因此,不论是《证券法》修订草案还是刑法修正案,在提高IPO欺诈发行违法成本方面,都还有很大的空间。比如,对欺诈发行的处罚,对于已经发行证券的,可将现行的“处以非法所募资金金额1%以上5%以下的罚款”比例提高到10%以上20%以下,且罚款金额最低不低于1000万元。而更重要的是,在进行该项处罚的同时,应明确规定,对欺诈发行退市公司作强制退市处理,并由有关责任人赔偿投资者损失。如果只是将罚款比较提高到2%以上10%以下,这仍然有包庇欺诈发行公司的嫌疑。
又如,在追究刑事责任的时候,目前最高的处罚也就是不超过五年有期徒刑。
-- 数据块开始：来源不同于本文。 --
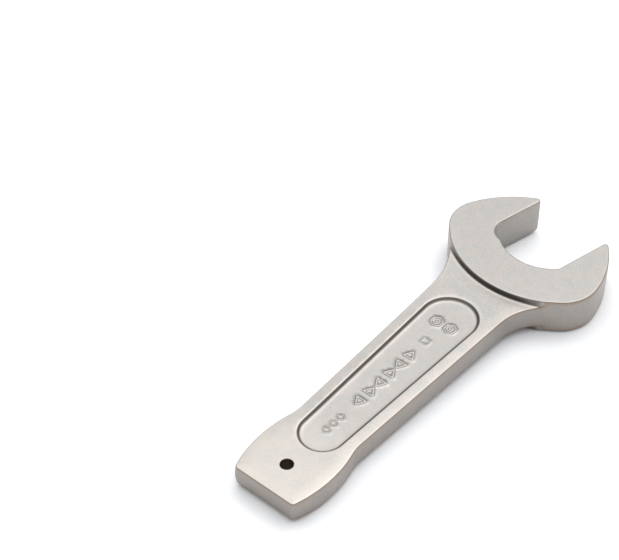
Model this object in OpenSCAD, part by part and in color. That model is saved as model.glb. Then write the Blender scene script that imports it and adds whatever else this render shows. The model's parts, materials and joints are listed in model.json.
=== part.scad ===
// Open-ended slugging wrench: one drop forging with an angled jaw, a recessed
// handle and a tail that is struck with a hammer.
// Millimetres. The origin is the centre of the nut that the jaw holds, on the
// forging's mid-plane. +X runs from the handle to the jaw and +Z is up.

/* [Jaw] */
// Width of the jaw between its two flats
jaw_w = 46; // [40:0.5:56]
// Angle between the jaw and the handle
jaw_angle = 13.5; // [0:0.5:18]
// Room between the nut's corner and the back of the jaw
throat_gap = 0.1; // [0:0.05:1]
// Radius of the corner that is cut deeper into the throat beside the left flat
relief_r = 9.6; // [5:0.1:12]
// How far behind the nut's centre the left flat runs into that corner
relief_back = 14; // [12:0.5:16]
// How far the left prong reaches past the nut's centre
left_reach = 15.5; // [12:0.5:22]
// How far the right prong reaches past the nut's centre
right_reach = 20; // [12:0.5:24]
// Radius at the end of each prong
tip_r = 1.6; // [1:0.1:3]

/* [Head] */
// Thickness of the head
head_t = 21.5; // [18:0.5:28]
// From the nut's centre to the back of the head
head_back = 51.3; // [46:0.1:60]
// From the nut's centre to the left side of the head
head_left = 50.6; // [46:0.1:56]
// From the nut's centre to the right side of the head
head_right = 43.7; // [42:0.1:56]
// Radius of the back of the head
back_r = 57; // [54:0.5:70]
// Radius of the left cheek, where the side turns into the back
left_cheek_r = 20.2; // [17:0.1:25]
// Radius of the right cheek
right_cheek_r = 22; // [17:0.1:25]
// Radius of each flank, from the cheek to the end of the prong
flank_r = 62; // [55:1:75]

/* [Handle] */
// Thickness of the handle and the tail
handle_t = 14.2; // [11:0.5:17]
// Width of the handle where it leaves the tail
handle_tail_w = 38; // [34:0.5:42]
// Width of the handle where the neck starts
handle_neck_w = 44.8; // [40:0.5:50]
// From the back of the head to the place where the neck starts
neck_l = 19.3; // [10:0.1:40]
// How far the handle's centre line lies to the left of the nut's centre
handle_offset = 4.9; // [0:0.1:6]
// Radius of the neck's left side
left_neck_r = 55; // [30:1:70]
// Radius of the neck's right side
right_neck_r = 33; // [25:1:70]

/* [Tail] */
// From the nut's centre to the struck face
face_reach = 226.1; // [190:0.1:280]
// How far the tail bulges past each side of the handle
tail_bulge = 3.6; // [1:0.1:6]
// Radius of the tail's bulged sides
bulge_r = 70; // [50:1:90]
// From the struck face to the tail's widest place
bulge_from_face = 23.7; // [18:0.1:28]
// From the struck face to the place where the handle starts
tail_l = 45.5; // [40:1:52]
// Radius of the hollow between the tail and the handle
shoulder_r = 25; // [10:1:40]
// Radius of the struck face's upright corners
corner_r = 2.5; // [1:0.1:5]

/* [Hanging hole] */
// Diameter of the hole
hole_d = 6.5; // [4:0.1:10]
// From the struck face to the hole's centre
hole_from_face = 17.3; // [12:0.1:22]

/* [Panel] */
// Depth of the recess in each face of the handle
panel_depth = 1.8; // [0.5:0.1:3]
// From the struck face to the recess
panel_from_face = 31.5; // [27:0.1:40]
// From the back of the head to the recess
panel_from_head = 15.3; // [8:0.1:40]
// Width of the flat rim between the recess and the handle's sides, at the tail
rim_tail_w = 6.8; // [3:0.1:8]
// Width of that rim at the neck
rim_neck_w = 6.8; // [3:0.1:9]

/* [Hidden] */

// Longest straight step along a curved outline
step = 1;
// How far a cut runs past the face that it opens
past = 1;

face_x = -face_reach;
back_centre = [back_r - head_back, 0];
throat_r = jaw_w / sqrt(3) + throat_gap;
mouth_l = 2 * max(left_reach, right_reach) + jaw_w;
jaw_along = [cos(jaw_angle), -sin(jaw_angle)];
jaw_across = [sin(jaw_angle), cos(jaw_angle)];
left = 1;
right = -1;

function direction(v) = atan2(v.y, v.x);

// Points on a circle from angle a0 to angle a1
function sweep(c, r, a0, a1) =
    let (n = max(2, ceil(abs(a1 - a0) * PI / 180 * r / step)))
    [for (i = [0 : n]) c + r * [cos(a0 + (a1 - a0) * i / n), sin(a0 + (a1 - a0) * i / n)]];

// The same from one direction to another, the short way round
function arc(c, r, from, to) =
    let (a0 = direction(from), turn = (direction(to) - a0 + 540) % 360 - 180)
    sweep(c, r, a0, a0 + turn);

// Where two circles cross, on the left (side 1) or the right (side -1) of the line c1 to c2
function crossing(c1, r1, c2, r2, side) =
    let (d = norm(c2 - c1), along = (c2 - c1) / d)
    let (a = (r1 * r1 - r2 * r2 + d * d) / (2 * d))
    c1 + a * along + side * sqrt(r1 * r1 - a * a) * [-along.y, along.x];

// The point of a line that lies r from the point c, before it (way -1) or after it (way 1)
function on_line(p, along, c, r, way) =
    let (w = p - c, b = w * along)
    p + (way * sqrt(b * b - w * w + r * r) - b) * along;

function backwards(points) = [for (i = [len(points) - 1 : -1 : 0]) points[i]];

// The handle's side: a point on it where the tail ends, its direction and its outward normal
function side_start(s) = [face_x + tail_l, handle_offset + s * handle_tail_w / 2];
function side_end(s) = [-head_back - neck_l, handle_offset + s * handle_neck_w / 2];
function side_along(s) = (side_end(s) - side_start(s)) / norm(side_end(s) - side_start(s));
function side_out(s) = s * [-side_along(s).y, side_along(s).x];

// Centres of the circles that make up each side of the outline
function neck_r(s) = s == left ? left_neck_r : right_neck_r;
function neck_centre(s) =
    on_line(side_start(s) + neck_r(s) * side_out(s), side_along(s), back_centre, back_r + neck_r(s), -1);
function bulge_centre(s) =
    [face_x + bulge_from_face, handle_offset + s * (handle_tail_w / 2 + tail_bulge - bulge_r)];
function shoulder_centre(s) =
    on_line(side_start(s) + shoulder_r * side_out(s), side_along(s), bulge_centre(s), bulge_r + shoulder_r, 1);
function corner_centre(s) =
    let (x = face_x + corner_r, c = bulge_centre(s))
    [x, c.y + s * sqrt(pow(bulge_r - corner_r, 2) - pow(x - c.x, 2))];

function cheek_r(s) = s == left ? left_cheek_r : right_cheek_r;
function cheek_centre(s) =
    let (y = s == left ? head_left - left_cheek_r : right_cheek_r - head_right)
    [back_centre.x - sqrt(pow(back_r - cheek_r(s), 2) - y * y), y];
function tip_centre(s) =
    ((s == left ? left_reach : right_reach) - tip_r) * jaw_along + s * (jaw_w / 2 + tip_r) * jaw_across;
function flank_centre(s) =
    crossing(cheek_centre(s), flank_r - cheek_r(s), tip_centre(s), flank_r - tip_r, -s);

// One side of the handle, from the struck face to the back of the head
function handle_side(s) = concat(
    arc(corner_centre(s), corner_r, [-1, 0], corner_centre(s) - bulge_centre(s)),
    arc(bulge_centre(s), bulge_r, corner_centre(s) - bulge_centre(s), shoulder_centre(s) - bulge_centre(s)),
    arc(shoulder_centre(s), shoulder_r, bulge_centre(s) - shoulder_centre(s), -side_out(s)),
    arc(neck_centre(s), neck_r(s), -side_out(s), back_centre - neck_centre(s)));

// One side of the head, from its back to the end of the prong
function head_side(s, from) = concat(
    arc(back_centre, back_r, from, cheek_centre(s) - back_centre),
    arc(cheek_centre(s), cheek_r(s), cheek_centre(s) - back_centre, cheek_centre(s) - flank_centre(s)),
    arc(flank_centre(s), flank_r, cheek_centre(s) - flank_centre(s), tip_centre(s) - flank_centre(s)),
    arc(tip_centre(s), tip_r, tip_centre(s) - flank_centre(s), -s * jaw_across));

function whole_side(s) = concat(handle_side(s), head_side(s, neck_centre(s) - back_centre));

module whole_outline() {
    polygon(concat(whole_side(left), backwards(whole_side(right))));
}

module head_outline() {
    polygon(concat(head_side(left, [-1, 0]), backwards(head_side(right, [-1, 0]))));
}

// The nut's space: two flats, a round throat that clears the nut's corner, and the relief
module jaw_outline() {
    rotate(-jaw_angle) intersection() {
        translate([-relief_back - throat_r, -jaw_w / 2]) square([relief_back + throat_r + mouth_l, jaw_w]);
        union() {
            circle(r = throat_r, $fn = 96);
            translate([-relief_back, jaw_w / 2 - relief_r]) circle(r = relief_r, $fn = 48);
            translate([-relief_back, 0]) square([relief_back, jaw_w / 2]);
            translate([0, -jaw_w / 2]) square([mouth_l, jaw_w]);
        }
    }
}

// The recess runs parallel to the handle's sides and has round ends
function rim_at(x) =
    let (t = (x - side_start(left).x) / (side_end(left).x - side_start(left).x))
    (handle_tail_w + (handle_neck_w - handle_tail_w) * t) / 2 - (rim_tail_w + (rim_neck_w - rim_tail_w) * t);
panel_x0 = face_x + panel_from_face;
panel_x1 = -head_back - panel_from_head;
end_r0 = rim_at(panel_x0 + rim_at(panel_x0));
end_r1 = rim_at(panel_x1 - rim_at(panel_x1));
end_c0 = [panel_x0 + end_r0, handle_offset];
end_c1 = [panel_x1 - end_r1, handle_offset];
taper = asin((end_r1 - end_r0) / norm(end_c1 - end_c0));

module panel_outline() {
    polygon(concat(
        sweep(end_c0, end_r0, 90 + taper, 270 - taper),
        sweep(end_c1, end_r1, -90 - taper, 90 + taper)));
}

module panel_cut() {
    translate([0, 0, handle_t / 2 - panel_depth]) linear_extrude(panel_depth + past) panel_outline();
}

module slab(t) {
    translate([0, 0, -t / 2]) linear_extrude(t) children();
}

module wrench_forging() {
    color([0.76, 0.74, 0.71]) difference() {
        union() {
            slab(handle_t) whole_outline();
            slab(head_t) head_outline();
        }
        slab(head_t + 2 * past) jaw_outline();
        panel_cut();
        mirror([0, 0, 1]) panel_cut();
        translate([face_x + hole_from_face, handle_offset, -handle_t / 2 - past])
            cylinder(d = hole_d, h = handle_t + 2 * past, $fn = 48);
    }
}

wrench_forging();
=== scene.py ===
# %% [markdown]
# # An open-ended slugging wrench
#
# A slugging wrench is one piece of steel. A hot bar is squeezed between two halves of a die, the rim
# of waste is trimmed off, the jaw is machined to size, and the whole tool is blasted with fine beads
# until it has an even satin grey. Its tail is thick because it is hit with a hammer.
#
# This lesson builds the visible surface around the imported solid. Lengths are thought of in
# millimetres, as a toolmaker does, and turned into metres at the last moment.

# %% Load the solid that the surface is built around
import math

import bmesh
import bpy
import numpy as np
from mathutils import Matrix, Vector, geometry, kdtree
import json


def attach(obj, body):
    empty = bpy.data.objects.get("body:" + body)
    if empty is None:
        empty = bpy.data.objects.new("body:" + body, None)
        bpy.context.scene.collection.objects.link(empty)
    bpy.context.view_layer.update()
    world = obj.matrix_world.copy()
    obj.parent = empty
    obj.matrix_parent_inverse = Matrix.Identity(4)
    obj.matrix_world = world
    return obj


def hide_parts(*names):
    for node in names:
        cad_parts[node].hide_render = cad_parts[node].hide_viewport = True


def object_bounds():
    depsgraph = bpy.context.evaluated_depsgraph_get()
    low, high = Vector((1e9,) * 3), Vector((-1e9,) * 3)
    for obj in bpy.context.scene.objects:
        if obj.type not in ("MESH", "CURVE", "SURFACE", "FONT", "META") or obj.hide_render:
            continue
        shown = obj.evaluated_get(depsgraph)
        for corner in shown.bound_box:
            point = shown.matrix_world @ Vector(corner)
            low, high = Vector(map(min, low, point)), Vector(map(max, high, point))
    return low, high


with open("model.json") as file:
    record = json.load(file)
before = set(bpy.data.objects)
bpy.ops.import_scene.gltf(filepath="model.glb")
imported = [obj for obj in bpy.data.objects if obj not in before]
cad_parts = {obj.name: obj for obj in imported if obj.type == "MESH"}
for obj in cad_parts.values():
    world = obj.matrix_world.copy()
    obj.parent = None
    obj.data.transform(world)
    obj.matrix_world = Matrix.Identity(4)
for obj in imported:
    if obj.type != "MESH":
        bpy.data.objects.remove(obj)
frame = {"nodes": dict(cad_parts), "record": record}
cad_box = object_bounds()
forging = frame["nodes"]["wrench_forging"]
mounts = {m["name"]: m for m in frame["record"]["mounts"]}
MM = 0.001
print("the solid measures", [round(1000 * (b - a), 1) for a, b in zip(*cad_box)], "mm")

# %% [markdown]
# ## Where we look from
#
# A long lens, 0.9 metres away and 44 degrees above the bench, looks along the handle from the
# struck end. A long lens keeps the far jaw nearly as large as the near tail. The camera's place is
# worked out from the point that it looks at, its distance and two angles, which is easier to change
# by hand than six loose numbers.

# %% Camera
TURN = math.radians(220.9913)
HEIGHT = math.radians(43.9415)
LEAN = math.radians(-0.7229)
AIM = Vector((-100.99, 82.90, 0)) * MM
DISTANCE = 904.0 * MM

backward = Vector((math.cos(HEIGHT) * math.cos(TURN), math.cos(HEIGHT) * math.sin(TURN), math.sin(HEIGHT)))
level = Vector((0, 0, 1)).cross(backward).normalized()
upright = backward.cross(level)
right = math.cos(LEAN) * level + math.sin(LEAN) * upright
up = backward.cross(right)

camera = bpy.data.objects.new("camera", bpy.data.cameras.new("camera"))
camera.data.lens = 98.85
camera.data.sensor_width = 36
camera.data.clip_end = 20
turned = Matrix((right, up, backward)).transposed().to_4x4()
camera.matrix_world = Matrix.Translation(AIM + DISTANCE * backward) @ turned
bpy.context.scene.collection.objects.link(camera)
bpy.context.scene.camera = camera
print("camera at", [round(c, 3) for c in camera.location])

# %% [markdown]
# ## The bench
#
# The head is thicker than the tail, so the wrench lies a little nose-up: it touches the bench at the
# bottom of the struck face and at the bottom of the head's back edge. The bench is one big plane, a
# hair's breadth below those two lines.

# %% Bench
HEAD_HALF = 10.75
HANDLE_HALF = 7.1
HEEL_X = -51.0
BENCH_SIZE = 12
BENCH_GAP = 0.15 * MM
tail_x = cad_box[0].x / MM
slope = (HEAD_HALF - HANDLE_HALF) / (HEEL_X - tail_x)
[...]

这一处罚明显偏轻。可明确规定,凡构成欺诈发行罪,且已经发行股票并上市的,均属情节严重情形,判处的有期徒刑不少于10年,最高可达20年。
还有对保荐机构的处罚,凡构成欺诈发行,且已经发行股票并上市的,均属情节严重情形,暂停相关业务许可时间不低于5年,而对直接负责的主管人员和其他直接责任人员给予罚款的金额为一百万以上五百万以下,并撤销任职资格或者证券从业资格。而目前《证券法》修订草案对此作出的相应处罚,仍有处罚不力的嫌疑。